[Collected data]
════

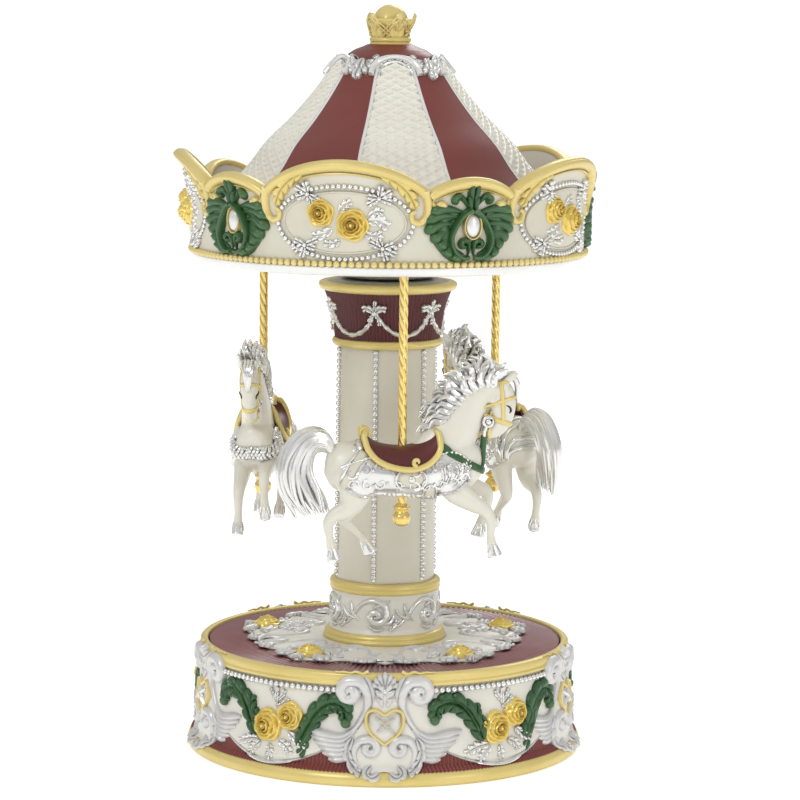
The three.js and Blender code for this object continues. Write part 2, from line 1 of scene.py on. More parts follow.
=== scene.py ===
"""Looks of the carousel music box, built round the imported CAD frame.

Shapes are worked out in millimetres and scaled to metres when a piece is made.
Angles run in degrees from the front (-Y) towards +X, so a place is (r sin a, -r cos a, z).
"""
import json
import math
import random

import bmesh
import bpy
import numpy as np
from mathutils import Matrix, Vector
from mathutils.bvhtree import BVHTree


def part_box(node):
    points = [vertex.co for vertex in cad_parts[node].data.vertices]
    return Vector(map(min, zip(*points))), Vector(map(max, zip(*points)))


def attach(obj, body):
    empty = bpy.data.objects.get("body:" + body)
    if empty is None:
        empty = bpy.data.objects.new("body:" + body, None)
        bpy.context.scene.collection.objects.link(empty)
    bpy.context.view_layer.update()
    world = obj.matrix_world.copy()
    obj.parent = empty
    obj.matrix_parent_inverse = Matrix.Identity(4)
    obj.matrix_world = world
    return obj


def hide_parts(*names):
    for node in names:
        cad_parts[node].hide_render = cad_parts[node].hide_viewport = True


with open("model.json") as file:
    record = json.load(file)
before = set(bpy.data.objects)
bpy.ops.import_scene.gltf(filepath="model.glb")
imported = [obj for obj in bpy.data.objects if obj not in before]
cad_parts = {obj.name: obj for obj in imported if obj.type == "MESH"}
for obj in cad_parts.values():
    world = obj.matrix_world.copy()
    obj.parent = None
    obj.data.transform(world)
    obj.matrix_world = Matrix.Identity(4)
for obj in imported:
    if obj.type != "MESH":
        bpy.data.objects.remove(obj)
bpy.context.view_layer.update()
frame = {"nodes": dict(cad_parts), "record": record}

MM = 0.001
TAU = 2 * math.pi
FOLD = 5  # the canopy, deck and base repeat five times round
SECTOR = 360 / FOLD


def low(node):
    """The lower corner of a node's box, in mm."""
    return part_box(node)[0] / MM


def high(node):
    """The upper corner of a node's box, in mm."""
    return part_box(node)[1] / MM


# ---------- driving dimensions, from the frame ----------
BASE_R = high("base_drum").x
BASE_TOP = high("base_drum").z
DECK_R = high("deck_plate").x
DECK_TOP = high("deck_plate").z
FOOT_R = high("column_foot").x
FOOT_TOP = high("column_foot").z
COLUMN_R = high("column_shell").x - 0.5
COLUMN_TOP = high("column_shell").z
LIP_R = high("column_capital").x
CAPITAL_TOP = high("column_capital").z
HUB_BOTTOM = low("canopy_hub").z
VALANCE_BOTTOM = low("valance_ring").z
LARGE_PEAK = high("valance_ring").z
SMALL_PEAK = LARGE_PEAK - 6
VALLEY = LARGE_PEAK - 12
VALANCE_R = high("canopy_floor").x + 3.2
VALANCE_THICK = 2.9
VALANCE_BEND = VALANCE_BOTTOM + 18
CROWN_TOP = high("crown_finial").z
LARGE_SPAN = 47  # degrees of the ring that a large scallop takes up
SMALL_SPAN = SECTOR - LARGE_SPAN
LARGE_MIDDLE = -13  # degrees of the middle of the first large scallop
SMALL_MIDDLE = LARGE_MIDDLE + SECTOR / 2
POLE_CIRCLE = 52
FIRST_POLE = 6  # degrees
POLE_BOTTOM = low("pole_1").z
POLE_TOP = high("pole_1").z
POLE_R = 1.65


# ---------- shape building ----------
SINK = 0.3  # how far leaves and domed plates go into the surface they lie on, in mm
STRAND_SINK = 0.25


class Shape:
    """Points in millimetres and faces of one piece."""

    def __init__(self):
        self.points = []
        self.faces = []
        self.count = 0

    def add(self, points, faces):
        points = np.asarray(points, float).reshape(-1, 3)
        self.points.append(points)
        self.faces += [tuple(i + self.count for i in face) for face in faces]
        self.count += len(points)

    def grid(self, rows, wrap_rows=False, wrap_columns=False, cap=False):
        """A sheet of quads over rows x columns of points; cap closes the first and last row."""
        rows = np.asarray(rows, float)
        n, m = rows.shape[:2]
        faces = []
        for i in range(n if wrap_rows else n - 1):
            for k in range(m if wrap_columns else m - 1):
                a, b = i * m + k, i * m + (k + 1) % m
                c, d = (i + 1) % n * m + (k + 1) % m, (i + 1) % n * m + k
                faces.append((a, b, c, d))
        if cap:
            faces.append(tuple(range(m))[::-1])
            faces.append(tuple(range((n - 1) * m, n * m)))
        self.add(rows.reshape(-1, 3), faces)

    def array(self):
        return np.concatenate(self.points)


def mesh_of(name, shape, material, crease=50):
    """A mesh in metres with its faces turned outwards and creased where it bends sharply."""
    mesh = bpy.data.meshes.new(name)
    mesh.from_pydata((shape.array() * MM).tolist(), [], shape.faces)
    mesh.materials.append(material)
    mesh.validate()
    work = bmesh.new()
    work.from_mesh(mesh)
    bmesh.ops.recalc_face_normals(work, faces=work.faces)
    work.to_mesh(mesh)
    work.free()
    mesh.polygons.foreach_set("use_smooth", [True] * len(mesh.polygons))
    mesh.set_sharp_from_angle(angle=math.radians(crease))
    mesh.update()
    return mesh


def piece(name, shape, body, material, replaces=(), crease=50):
    """Makes one object of a shape."""
    return placed(name, mesh_of(name, shape, material, crease), body, replaces)


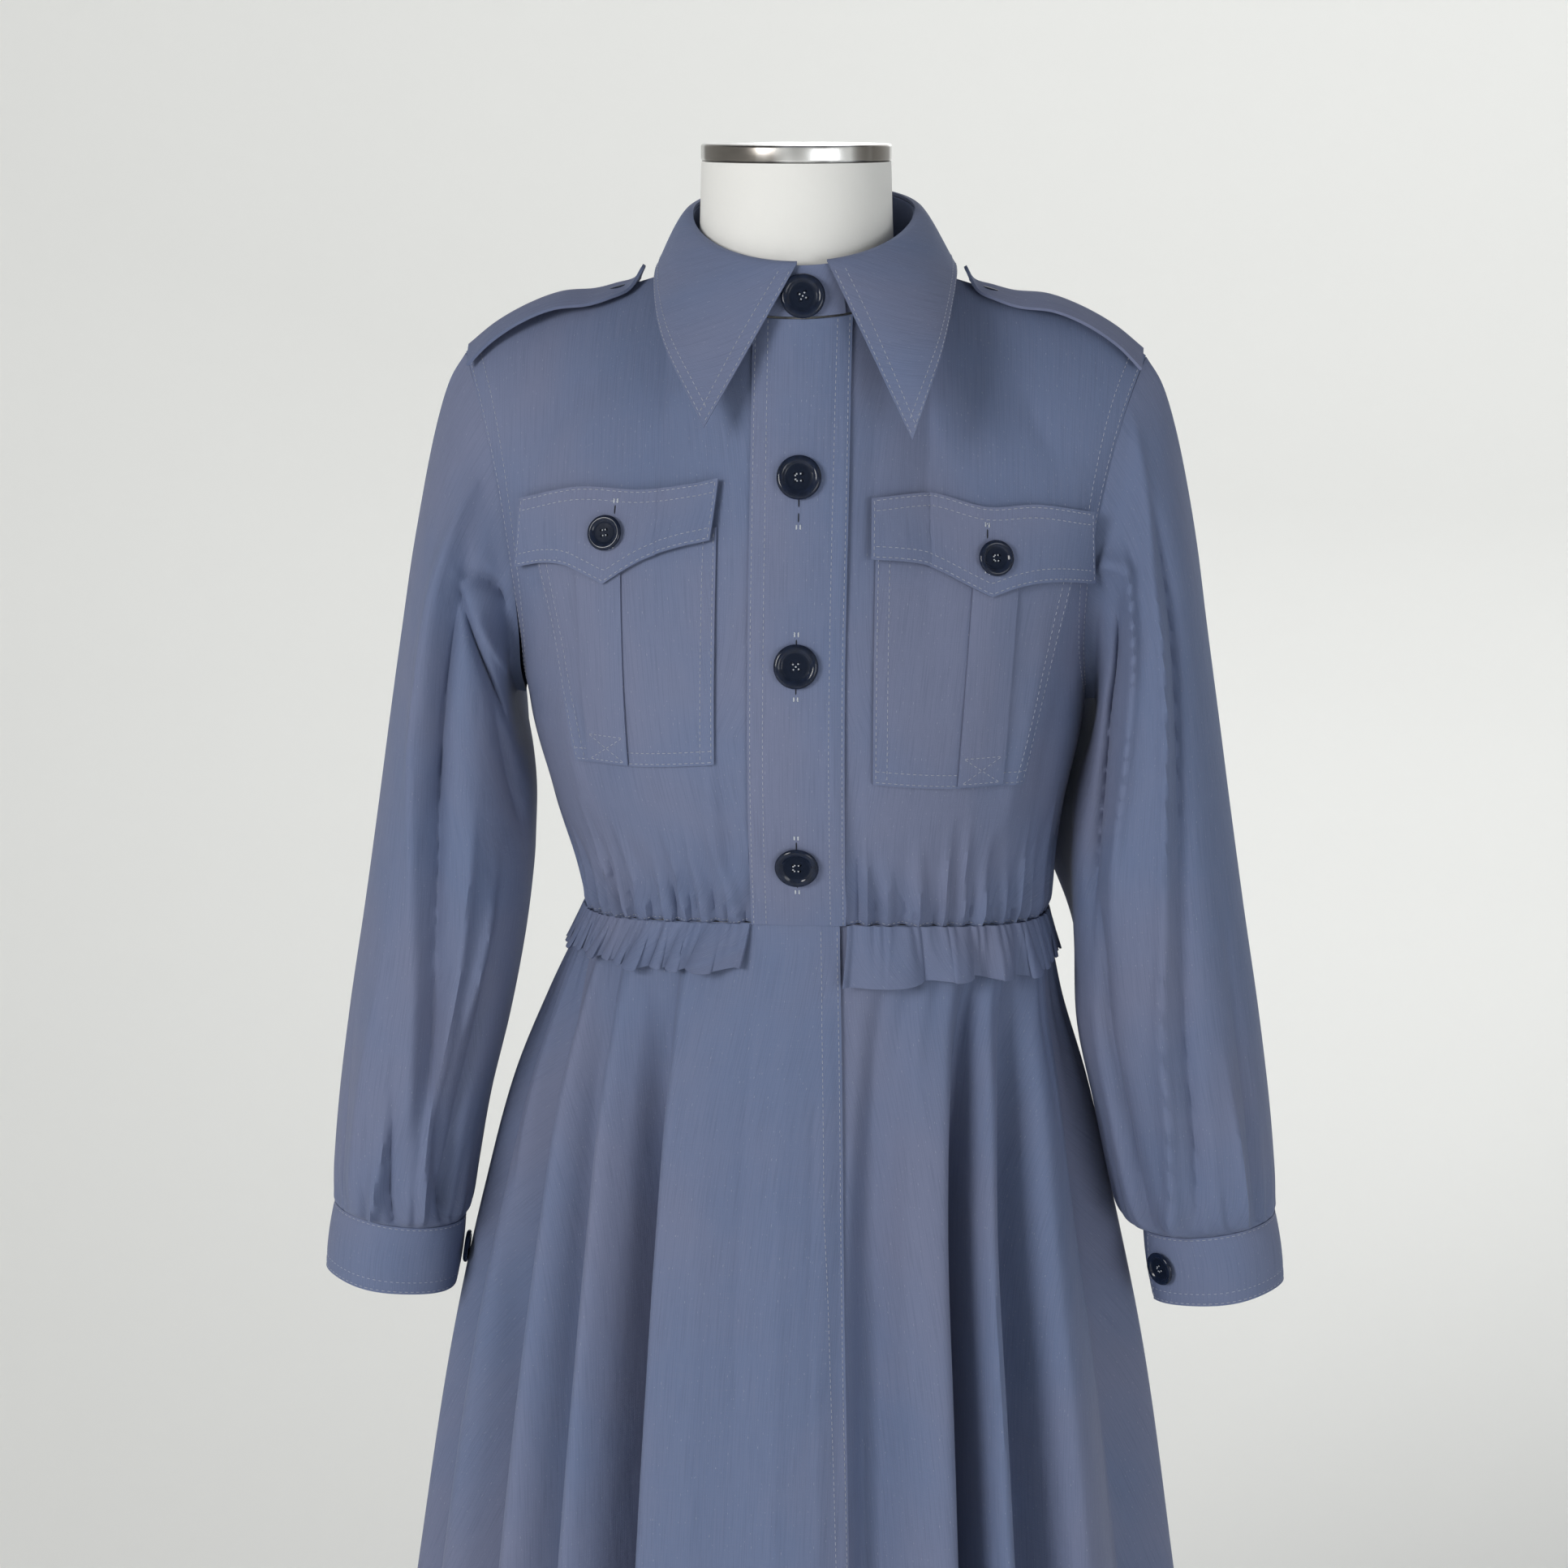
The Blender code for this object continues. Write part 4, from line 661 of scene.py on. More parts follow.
def stitches(name, rows, wall=WALL, length=STITCH, radius=STITCH_RADIUS, thread=SEWING_THREAD):
    """Rows of stitches, each laid on the outer face of its cloth: a thread with four sides, whose two
    ends dip into the cloth."""
    verts, faces = [], []
    for points, out in rows:
        run = run_along(points)
        count = int(run[-1] / (length + STITCH_GAP))
        if count < 1:
            continue
        starts = (np.arange(count) + 0.5) * run[-1] / count - length / 2
        face = points + out * (wall / 2 - STITCH_SUNK)

        def read(values, at):
            return np.stack([np.interp(at, run, values[:, k]) for k in range(3)], -1)

        ends = [read(face, starts), read(face, starts + length)]
        up = unit(read(out, starts + length / 2))
        ahead = unit(ends[1] - ends[0])
        side = unit(np.cross(ahead, up))
        first = len(verts)
        rings = [ends[0] - up * radius]
        for share in (0.25, 0.75):
            centre = ends[0] + (ends[1] - ends[0]) * share + up * radius * 0.6
            for a, b in ((1, 0), (0, 1), (-1, 0), (0, -1)):
                rings.append(centre + (side * a + up * b) * radius)
        rings.append(ends[1] - up * radius)
        verts.extend(np.stack(rings, 1).reshape(-1, 3))
        for i in range(count):
            s = first + i * 10
            for k in range(4):
                n = (k + 1) % 4
                faces.append((s, s + 1 + n, s + 1 + k))
                faces.append((s + 1 + k, s + 1 + n, s + 5 + n, s + 5 + k))
                faces.append((s + 9, s + 5 + k, s + 5 + n))
    piece, mesh = meshed(name, [tuple(v) for v in verts], [], faces)
    mesh.shade_smooth()
    mesh.materials.append(thread)
    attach(piece, "root")


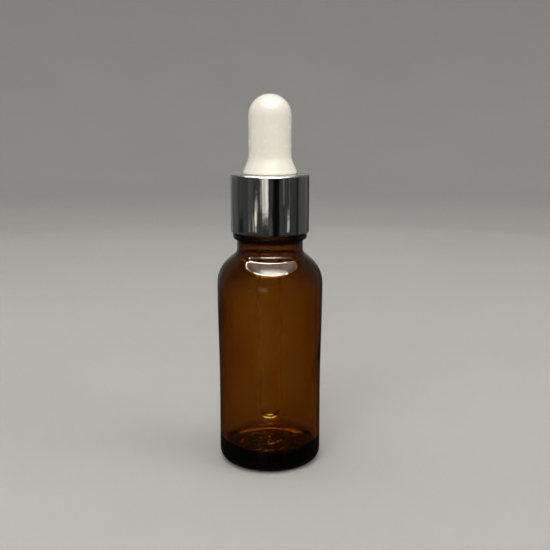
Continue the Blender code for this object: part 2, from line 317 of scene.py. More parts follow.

════

#### REQUIREMENTS:
Exactly reproduce the material above.

#### CORRECT RESPONSE:
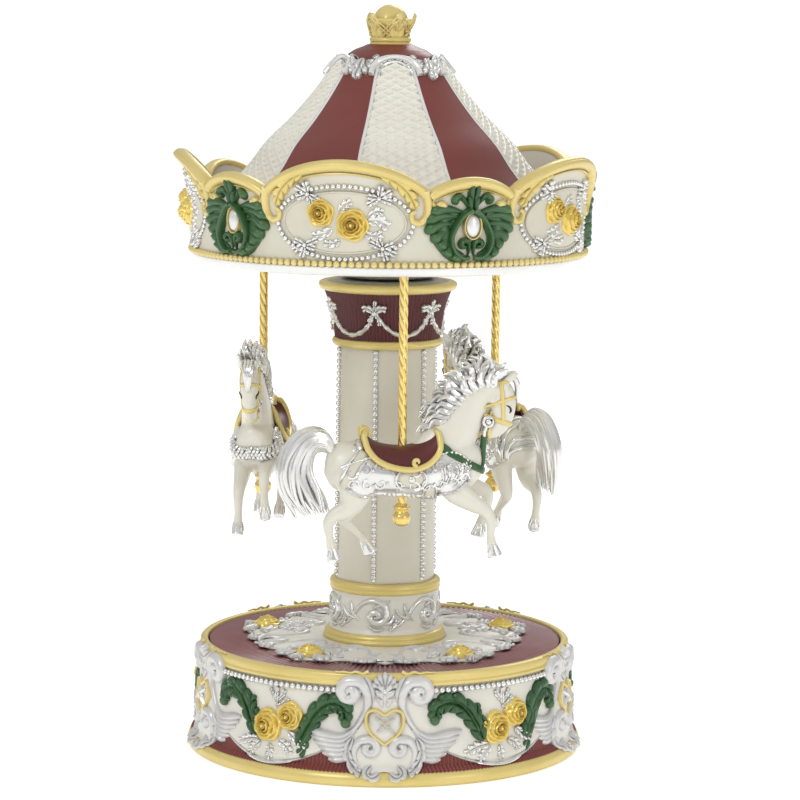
The three.js and Blender code for this object continues. Write part 2, from line 1 of scene.py on. More parts follow.
=== scene.py ===
"""Looks of the carousel music box, built round the imported CAD frame.

Shapes are worked out in millimetres and scaled to metres when a piece is made.
Angles run in degrees from the front (-Y) towards +X, so a place is (r sin a, -r cos a, z).
"""
import json
import math
import random

import bmesh
import bpy
import numpy as np
from mathutils import Matrix, Vector
from mathutils.bvhtree import BVHTree


def part_box(node):
    points = [vertex.co for vertex in cad_parts[node].data.vertices]
    return Vector(map(min, zip(*points))), Vector(map(max, zip(*points)))


def attach(obj, body):
    empty = bpy.data.objects.get("body:" + body)
    if empty is None:
        empty = bpy.data.objects.new("body:" + body, None)
        bpy.context.scene.collection.objects.link(empty)
    bpy.context.view_layer.update()
    world = obj.matrix_world.copy()
    obj.parent = empty
    obj.matrix_parent_inverse = Matrix.Identity(4)
    obj.matrix_world = world
    return obj


def hide_parts(*names):
    for node in names:
        cad_parts[node].hide_render = cad_parts[node].hide_viewport = True


with open("model.json") as file:
    record = json.load(file)
before = set(bpy.data.objects)
bpy.ops.import_scene.gltf(filepath="model.glb")
imported = [obj for obj in bpy.data.objects if obj not in before]
cad_parts = {obj.name: obj for obj in imported if obj.type == "MESH"}
for obj in cad_parts.values():
    world = obj.matrix_world.copy()
    obj.parent = None
    obj.data.transform(world)
    obj.matrix_world = Matrix.Identity(4)
for obj in imported:
    if obj.type != "MESH":
        bpy.data.objects.remove(obj)
bpy.context.view_layer.update()
frame = {"nodes": dict(cad_parts), "record": record}

MM = 0.001
TAU = 2 * math.pi
FOLD = 5  # the canopy, deck and base repeat five times round
SECTOR = 360 / FOLD


def low(node):
    """The lower corner of a node's box, in mm."""
    return part_box(node)[0] / MM


def high(node):
    """The upper corner of a node's box, in mm."""
    return part_box(node)[1] / MM


# ---------- driving dimensions, from the frame ----------
BASE_R = high("base_drum").x
BASE_TOP = high("base_drum").z
DECK_R = high("deck_plate").x
DECK_TOP = high("deck_plate").z
FOOT_R = high("column_foot").x
FOOT_TOP = high("column_foot").z
COLUMN_R = high("column_shell").x - 0.5
COLUMN_TOP = high("column_shell").z
LIP_R = high("column_capital").x
CAPITAL_TOP = high("column_capital").z
HUB_BOTTOM = low("canopy_hub").z
VALANCE_BOTTOM = low("valance_ring").z
LARGE_PEAK = high("valance_ring").z
SMALL_PEAK = LARGE_PEAK - 6
VALLEY = LARGE_PEAK - 12
VALANCE_R = high("canopy_floor").x + 3.2
VALANCE_THICK = 2.9
VALANCE_BEND = VALANCE_BOTTOM + 18
CROWN_TOP = high("crown_finial").z
LARGE_SPAN = 47  # degrees of the ring that a large scallop takes up
SMALL_SPAN = SECTOR - LARGE_SPAN
LARGE_MIDDLE = -13  # degrees of the middle of the first large scallop
SMALL_MIDDLE = LARGE_MIDDLE + SECTOR / 2
POLE_CIRCLE = 52
FIRST_POLE = 6  # degrees
POLE_BOTTOM = low("pole_1").z
POLE_TOP = high("pole_1").z
POLE_R = 1.65


# ---------- shape building ----------
SINK = 0.3  # how far leaves and domed plates go into the surface they lie on, in mm
STRAND_SINK = 0.25


class Shape:
    """Points in millimetres and faces of one piece."""

    def __init__(self):
        self.points = []
        self.faces = []
        self.count = 0

    def add(self, points, faces):
        points = np.asarray(points, float).reshape(-1, 3)
        self.points.append(points)
        self.faces += [tuple(i + self.count for i in face) for face in faces]
        self.count += len(points)

    def grid(self, rows, wrap_rows=False, wrap_columns=False, cap=False):
        """A sheet of quads over rows x columns of points; cap closes the first and last row."""
        rows = np.asarray(rows, float)
        n, m = rows.shape[:2]
        faces = []
        for i in range(n if wrap_rows else n - 1):
            for k in range(m if wrap_columns else m - 1):
                a, b = i * m + k, i * m + (k + 1) % m
                c, d = (i + 1) % n * m + (k + 1) % m, (i + 1) % n * m + k
                faces.append((a, b, c, d))
        if cap:
            faces.append(tuple(range(m))[::-1])
            faces.append(tuple(range((n - 1) * m, n * m)))
        self.add(rows.reshape(-1, 3), faces)

    def array(self):
        return np.concatenate(self.points)


def mesh_of(name, shape, material, crease=50):
    """A mesh in metres with its faces turned outwards and creased where it bends sharply."""
    mesh = bpy.data.meshes.new(name)
    mesh.from_pydata((shape.array() * MM).tolist(), [], shape.faces)
    mesh.materials.append(material)
    mesh.validate()
    work = bmesh.new()
    work.from_mesh(mesh)
    bmesh.ops.recalc_face_normals(work, faces=work.faces)
    work.to_mesh(mesh)
    work.free()
    mesh.polygons.foreach_set("use_smooth", [True] * len(mesh.polygons))
    mesh.set_sharp_from_angle(angle=math.radians(crease))
    mesh.update()
    return mesh


def piece(name, shape, body, material, replaces=(), crease=50):
    """Makes one object of a shape."""
    return placed(name, mesh_of(name, shape, material, crease), body, replaces)


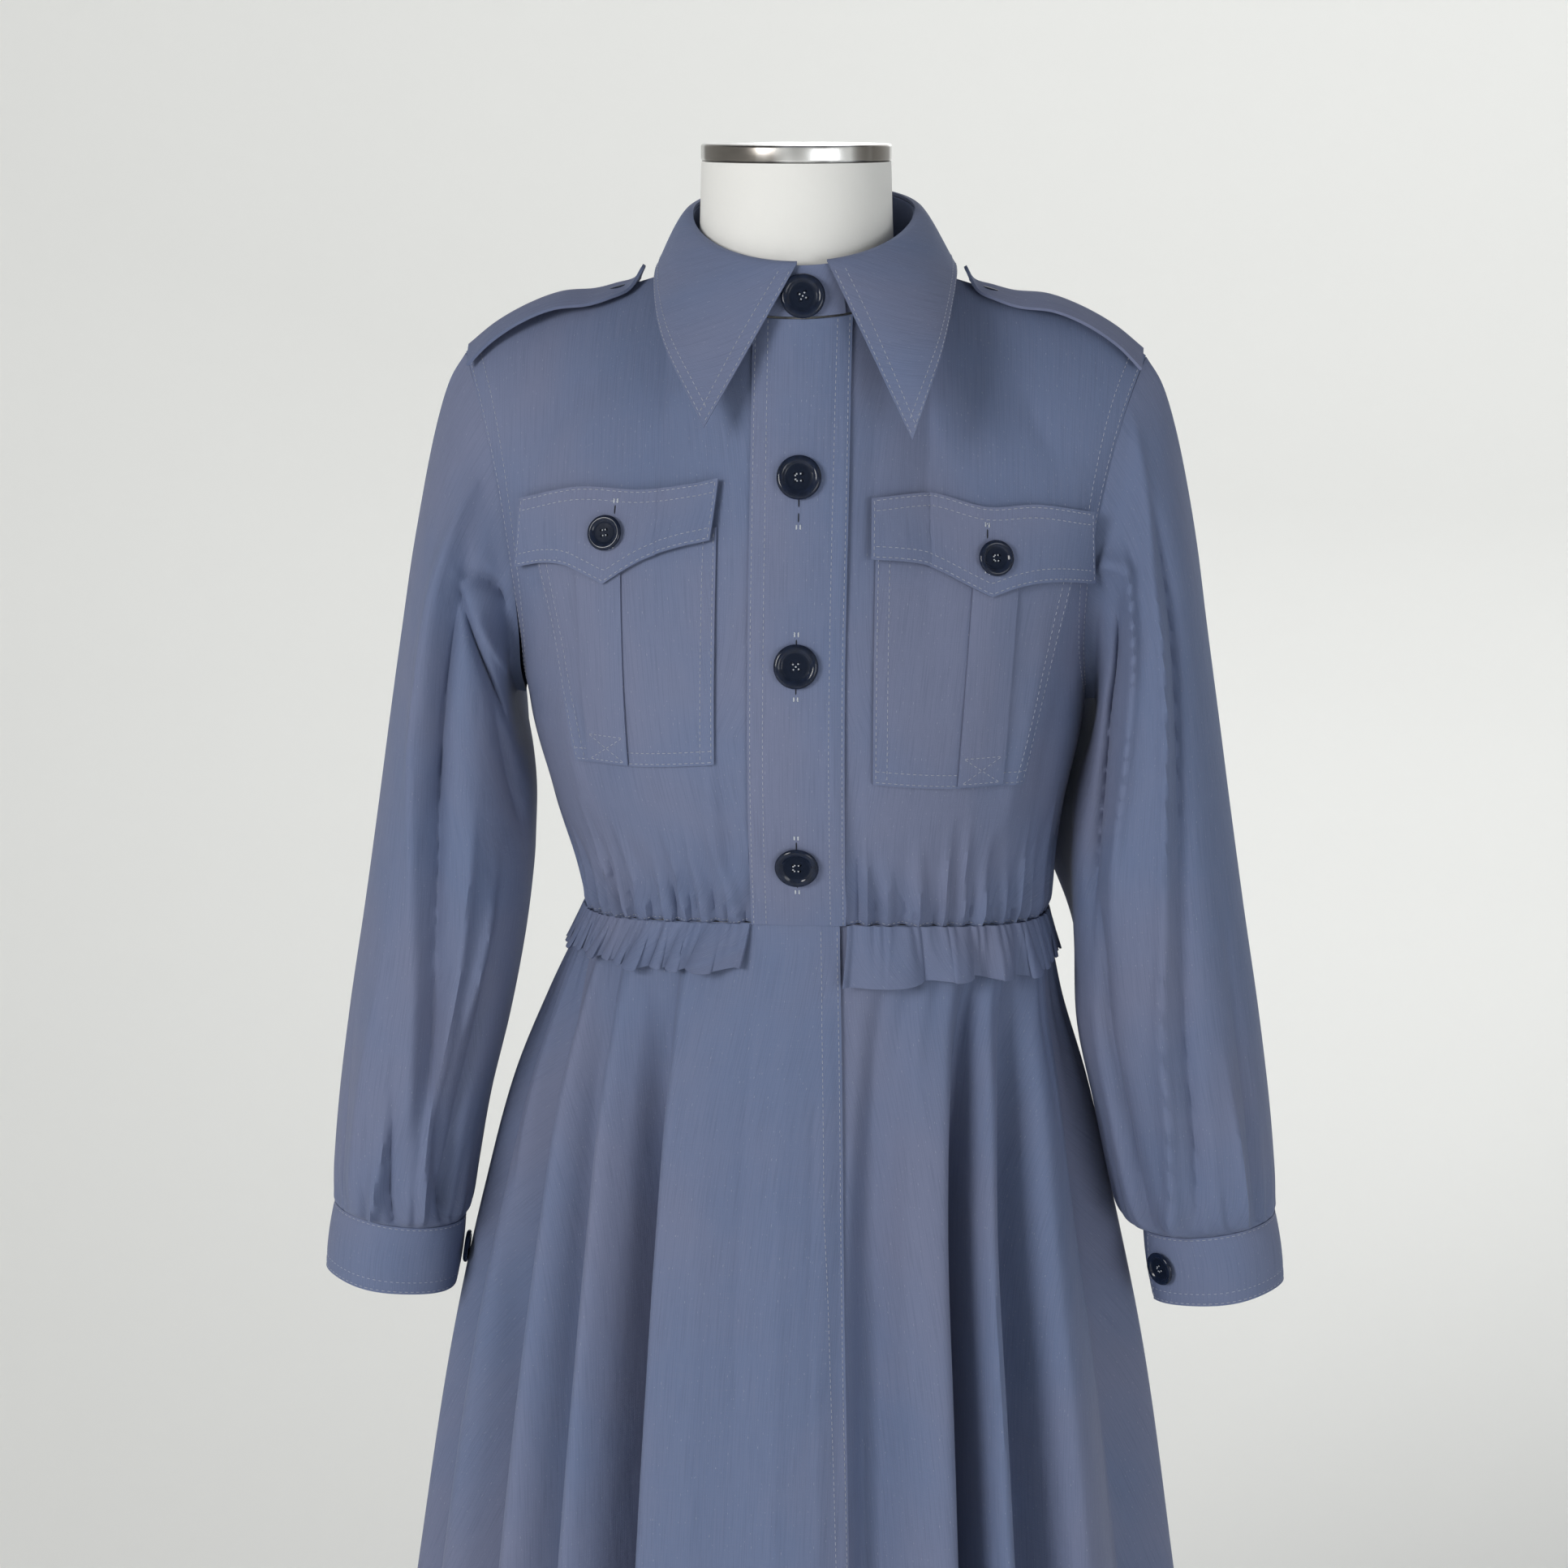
The Blender code for this object continues. Write part 4, from line 661 of scene.py on. More parts follow.
def stitches(name, rows, wall=WALL, length=STITCH, radius=STITCH_RADIUS, thread=SEWING_THREAD):
    """Rows of stitches, each laid on the outer face of its cloth: a thread with four sides, whose two
    ends dip into the cloth."""
    verts, faces = [], []
    for points, out in rows:
        run = run_along(points)
        count = int(run[-1] / (length + STITCH_GAP))
        if count < 1:
            continue
        starts = (np.arange(count) + 0.5) * run[-1] / count - length / 2
        face = points + out * (wall / 2 - STITCH_SUNK)

        def read(values, at):
            return np.stack([np.interp(at, run, values[:, k]) for k in range(3)], -1)

        ends = [read(face, starts), read(face, starts + length)]
        up = unit(read(out, starts + length / 2))
        ahead = unit(ends[1] - ends[0])
        side = unit(np.cross(ahead, up))
        first = len(verts)
        rings = [ends[0] - up * radius]
        for share in (0.25, 0.75):
            centre = ends[0] + (ends[1] - ends[0]) * share + up * radius * 0.6
            for a, b in ((1, 0), (0, 1), (-1, 0), (0, -1)):
                rings.append(centre + (side * a + up * b) * radius)
        rings.append(ends[1] - up * radius)
        verts.extend(np.stack(rings, 1).reshape(-1, 3))
        for i in range(count):
            s = first + i * 10
            for k in range(4):
                n = (k + 1) % 4
                faces.append((s, s + 1 + n, s + 1 + k))
                faces.append((s + 1 + k, s + 1 + n, s + 5 + n, s + 5 + k))
                faces.append((s + 9, s + 5 + k, s + 5 + n))
    piece, mesh = meshed(name, [tuple(v) for v in verts], [], faces)
    mesh.shade_smooth()
    mesh.materials.append(thread)
    attach(piece, "root")


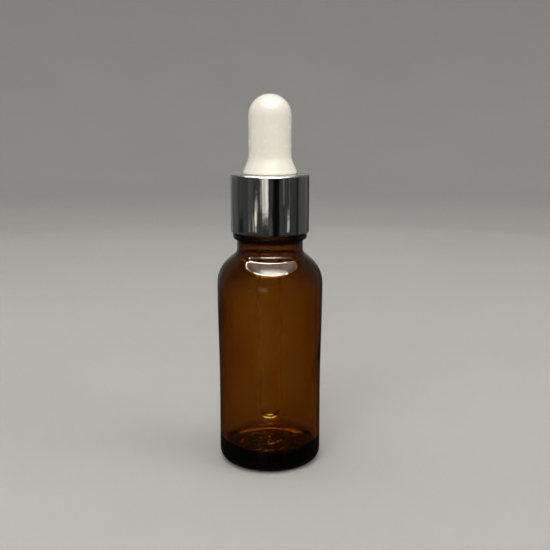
Continue the Blender code for this object: part 2, from line 317 of scene.py. More parts follow.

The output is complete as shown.